As I try to wade through the horrors of these readings, I stop myself a number of times, thinking this question.

It's hard to imagine some sadistic leader arising in Switzerland or even the U.S., with a better armed citizenry.

Would any of these leaders have still seized power, even with guns pointed at them?

What do you think?
I agree with the earlier comment; the Pathet Lao WERE the armed citizenry.

The Chinese were all armed to the teeth when the Japanese invaded China.

The weakness China had was the nation had no central government. The Chinese Empire, which had lasted 3,000 years as a central government, ended with the death of the Dowager Empress, the last Emperor's grandmother.
She assumed the throne until the Emperor, who was only 4 years old, became an adult. For the next 20 years, she systematically dismantled the Chinese bureaucracy, the single institution that bound all the Chinese empire together, and a system that had been developed over 1,000 years of refinement.

As a result, China became a collection of individual territories that were all controlled by local warlords. As long as a warlord could hold his territory, he ruled. This made China very nationally weak and easily conquered, one territory at a time.
By the time of the Japanese invasion, efforts to re-unite China under a central government had begun, resulting in a civil war. Mao was the leader of the Communists, one of the national political groups, and Chang Kai Chek, was the leader of the other national group. Both had been fighting each other for several years in ever-shifting battles.

The Japanese were the only coherent, disciplined military group in China when they invaded. The Japanese army was completely modern, and was directed by a tightly unified military command structure.

None of the competing Chinese armies had any of that. Mao never fought the Japanese. He moved his entire army to the north and waited out the war. Chang and assorted warlords did fight the Japanese, and the Japanese crushed all their armies, which had no modern weaponry, no central command, and much less troop discipline.
After the war, Chang and his nationalist army were very weak, and Mao's Communists were rested, ready to fight, and intact. That's how China became Communist. Mao won in less than a year.

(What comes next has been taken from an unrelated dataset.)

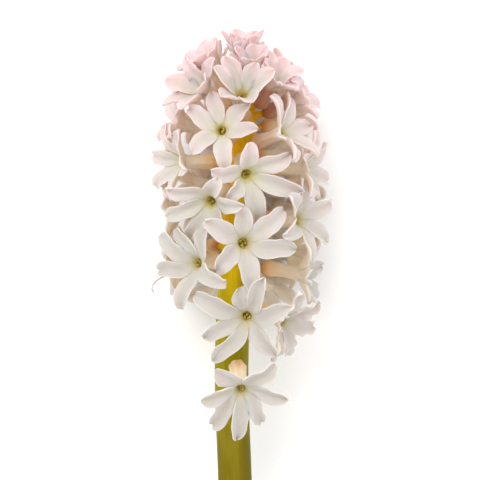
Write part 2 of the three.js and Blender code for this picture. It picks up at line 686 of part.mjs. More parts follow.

The Japanese were a totally militaristic culture for many decades before WWII. They had been preparing for a large war ever since the Russians went to war with them in 1904 and lost. Their citizenry was never as armed as China's, but they had an Emperor, a strong central government, and a citizenry who was always prepared to serve as soldiers when called. Their military had plenty of modern weaponry and plenty of soldiers to train them.

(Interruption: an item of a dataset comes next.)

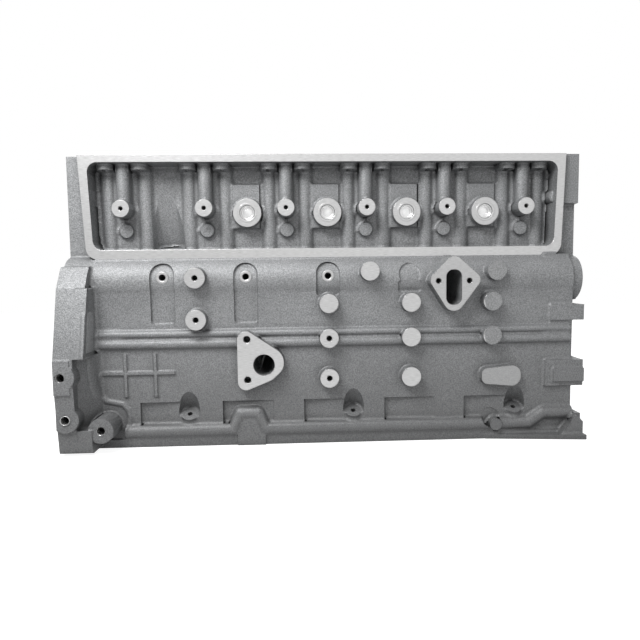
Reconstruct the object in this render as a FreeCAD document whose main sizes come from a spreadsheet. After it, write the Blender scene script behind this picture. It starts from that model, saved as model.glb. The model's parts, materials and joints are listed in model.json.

Why did the Japanese become militaristic? Because, like the Chinese, Japan suffered for centuries under warlords. Until the first Japanese emperor who was able to defeat the warlords, there was no central Japanese government. And like China, the Japanese emperors all crafted bureaucracies that made central government efficient and directed.

The Swiss are the most militaristic nation in Europe. The Swiss are the European equivalents of Afghanistan's tribes; they were trampled for a thousand years by armies who used the Swiss passes through the barrier of the Alps, and they became an armed citizenry just as the modern Afghanis are; it's their tribal territory, and they will not allow any other nation to occupy them. Switzerland is a very small nation in comparisons to it's neighbors, so neutrality is it's only means of survival politically. But if approached militarily, the Swiss are one big armed tribe.

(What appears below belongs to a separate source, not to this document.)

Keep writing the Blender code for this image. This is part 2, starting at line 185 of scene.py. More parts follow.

They are not alone. The Finns are just the same. So are the Swedes.

One man's sadism is another man's control. A better word is terror, the core of sadism. Terror is the most ancient of weapons and the most ancient of territorial control methods. The greater the fear terror generates, the easier it is to control masses of people in all ways. Terror prevents strong opposition, causes those who are bravest to flee, and causes submission as the best way to stay alive.

It does not require a big military to conquer a nation. All it takes is a very tightly disciplined force that combines politicians and soldiers. The trick is not an armed citizenry; it is a strong political entity.

That entity may be a single leader, such as a dictator or king, a small group of leaders who share the same objectives, or can be a large group of citizens who share the same objectives.

National rule under any entity has to be coherent, practical and essentially benevolent to last for very long.

Terror can conquer a nation, but it cannot control it for very long. A single leader can be indifferent to those he rules, but he will be stronger if he acts benevolently in some fashion to them. The same is true with any rulership conducted by a group.
Of them all, democracy, which is nothing more than a very large group, is the most difficult to maintain and preserve, as it requires a perpetual delicate balance that must serve every citizen to some degree while allowing citizen representatives to rule.

The Greeks were never able to progress democracy past a city state. A city and it's surrounding support area. Every Greek citizen of any city state had to participate continually in their political process to make it work. If they quit going to the frequent meetings, the state fell apart. Falling apart meant they would all become slaves to the city state who moved in and conquered them.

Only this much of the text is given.